Curis Enterprises (Anthony Curis is also a real estate developer) and Bedrock Real Estate Services acquired the historic 36,000-square-foot building in 2015. Curis told AN that Library Street Collective will maintain its current gallery space next door at 1260 Library Street and transition it into other uses such as a private showroom and administrative office space. Library Street Collective’s sister gallery, Louis Buhl & Co. is also located at the same address and accessible via The Belt.

As for the forthcoming flagship gallery space, it will take full advantage of the L.B. King and Company Building’s soaring ground-floor ceilings and features flexible elements like a display wall doubling as a partition. Mustonen noted that the “crisp, monochromatic envelope within the historic structure allows for the display and viewing of a wide array of artwork through Library Street Collective’s program.”

an art-filled alleyway in detroit
Entrance to The Belt from Grand River Avenue (Courtesy Library Street Collective)

“The intent with the portal and the project as a whole is to create a moment of pause or wonder for people visiting The Belt and Library Street Collective, inviting them to look through this strange, anomalous opening and to explore the undiscovered worlds might exist within,” added Mustonen.
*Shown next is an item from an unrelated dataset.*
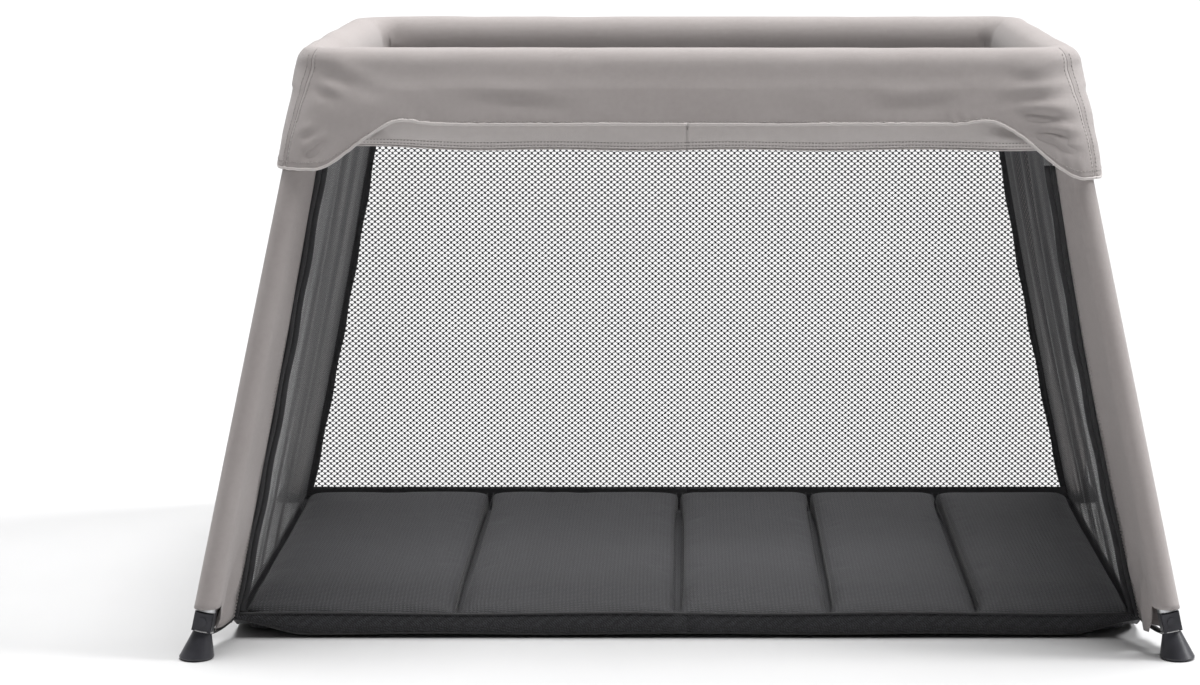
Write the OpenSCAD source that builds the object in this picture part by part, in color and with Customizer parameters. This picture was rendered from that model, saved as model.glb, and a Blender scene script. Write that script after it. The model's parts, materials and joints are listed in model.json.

Snarkitecture’s design of Library Street Collective’s new home marks the second time the practice has worked with the gallery. In 2019, the gallery conceptualized and produced the Detroit edition of The Beach. The globe-traveling interactive design installation was first commissioned by the National Building Museum in Washington, D.C., where it debuted in the summer of 2015. And in other Snarkitecture-in-the-Midwest news, Daniel Arsham, the practice’s co-founder along with Mustonen, was recently named as creative director of the Cleveland Cavaliers. The first-of-its-kind position was, as first reported last month, initiated by Grant Gilbert, Director of Brand Strategy for the Cavaliers, and Curis.